Following is the simple example:
yum:
name: httpd
state: present
Ansible is not a programming language but a tool that will check the state you describe is aligned with the state of the node your run in against. So you cannot unit tests your tasks. They are in a certain way tests by themselves already. The underlying ansible binary that runs those task has unit tests itself used during its development.
Your example above is asking ansible to test if httpd is present on the target machine and will return ok if this is the case, changed if it had to install the package to fulfill the requirement, or error if something went wrong.
Meanwhile, it is not because you cannot unit test your ansible code that no tests are possible at all. You can perform basic static checks with yammlint and ansible-lint. To go further, you will have to run your playbook/role/collection against a test target node.
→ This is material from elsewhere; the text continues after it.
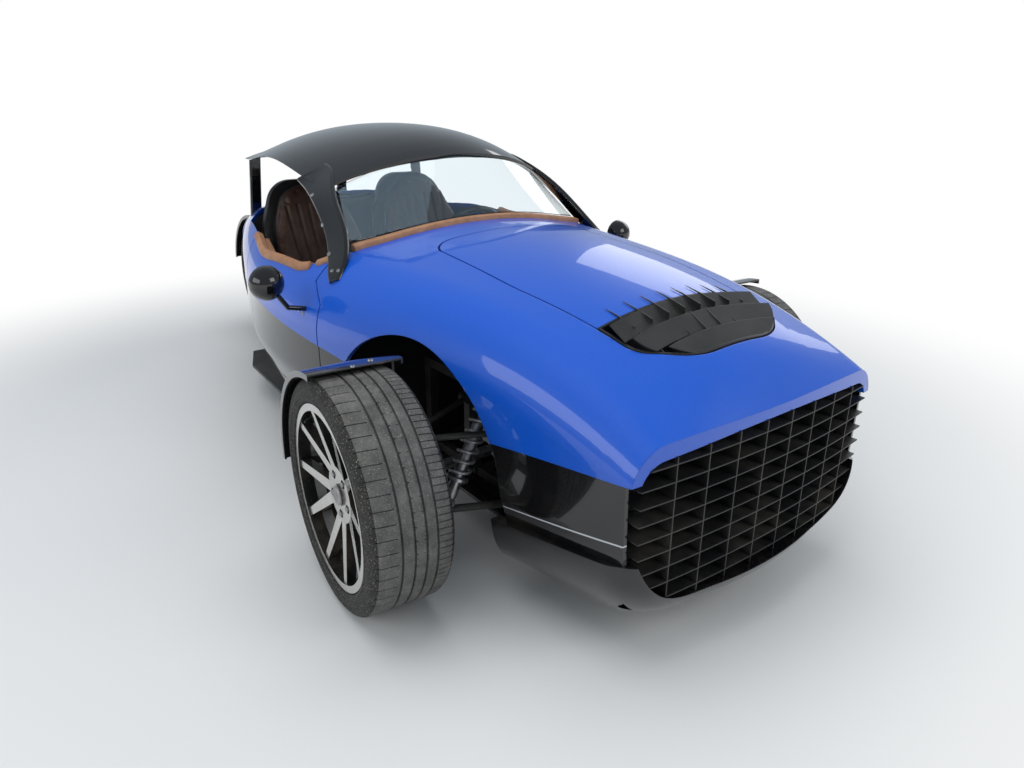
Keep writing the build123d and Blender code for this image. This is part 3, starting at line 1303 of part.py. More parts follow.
def nodes():
    """Every node by name."""
    parts = {
        "nose_shell": nose_shell(),
        "rear_body": rear_body(),
        "belly_pan": belly_pan(),
        "lower_sides": lower_sides(),
        "door_frames": door_frames(),
        "hood_panel": hood_panel(),
        "hood_vent": hood_vent(),
        "grille": grille(),
        "lip": lip(),
        "headlamps": headlamps(),
        "crash_bar": crash_bar(),
        "radiator": radiator(),
        "front_frame": front_frame(),
        "front_crossbars": front_crossbars(),
        "engine": engine(),
        "front_arms": front_arms(),
        "dampers": dampers(),
        "half_shafts": half_shafts(),
        "rack_housing": rack_housing(),
        "tie_rods": tie_rods(),
        "cowl_trim": cowl_trim(),
        "windshield": windshield(),
        "roof": roof(),
        "roof_posts": roof_posts(),
        "tub": tub(),
        "dashboard": dashboard(),
        "steering_wheel": steering_wheel(),
        "seat_shells": pair(seat_shell()),
        "seat_pads": pair(seat_pad()),
        "side_skirts": side_skirts(),
        "rear_frame": rear_frame(),
        "swing_arm": swing_arm(),
        "rear_damper": rear_damper(),
        "rear_fender": rear_fender(),
        "tail_lamps": tail_lamps(),
    }
    rear = Pos(REAR_AXLE_X, 0, REAR_TYRE_RADIUS)
    parts["rear_tyre"] = rear * tyre(REAR_TYRE_RADIUS, REAR_TYRE_WIDTH)
    parts["rear_rim"] = rear * rear_rim()
    parts["rear_hub"] = rear * rear_hub()
    for name, shape in front_corner().items():
        left = wheel_place(shape)
        parts[name + "_left"] = parked(left, 1)
        parts[name + "_right"] = parked(other_side(left), -1)
    for name, shape in door().items():
        parts[name + "_left"] = shape
        parts[name + "_right"] = other_side(shape)
    return parts


if __name__ == "__main__":
    os.makedirs("parts", exist_ok=True)
    for name, shape in nodes().items():
        placed = group(Pos(-MIDDLE_X, 0, 0) * shape)
        export_step(placed, f"parts/{name}.step")
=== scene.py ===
import json
import math

import bmesh
import bpy
from mathutils import Matrix, Vector


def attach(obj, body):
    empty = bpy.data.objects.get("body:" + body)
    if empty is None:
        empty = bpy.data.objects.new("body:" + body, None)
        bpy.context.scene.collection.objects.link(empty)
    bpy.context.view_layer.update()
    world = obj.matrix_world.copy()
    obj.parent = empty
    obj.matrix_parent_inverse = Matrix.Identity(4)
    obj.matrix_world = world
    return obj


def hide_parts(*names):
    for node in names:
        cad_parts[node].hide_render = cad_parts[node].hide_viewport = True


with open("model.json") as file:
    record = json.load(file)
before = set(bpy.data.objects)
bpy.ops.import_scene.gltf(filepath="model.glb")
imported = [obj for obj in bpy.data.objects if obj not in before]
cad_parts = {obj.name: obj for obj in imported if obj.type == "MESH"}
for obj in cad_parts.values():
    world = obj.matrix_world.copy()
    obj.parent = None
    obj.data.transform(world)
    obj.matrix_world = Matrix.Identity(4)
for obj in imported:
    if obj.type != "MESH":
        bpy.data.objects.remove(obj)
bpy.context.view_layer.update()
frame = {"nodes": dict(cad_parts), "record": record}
CAD = frame["nodes"]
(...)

This has become quite easy with CI that will let you spawn virtual machines or docker container from scratch and run your script to test that no error is fired, the --check option passes successfully, idempotency is obeyed (i.e. nothing should change on a second run with the same parameters), and everything works as expected (e.g. in your above case port 80 is opened and your get the default Apache web page).
You can write those kind of tests yourself (running against localhost in a test vm for example). This Mac Appstore CLI role by Geerlinguy is using such tests through travis-ci as an example.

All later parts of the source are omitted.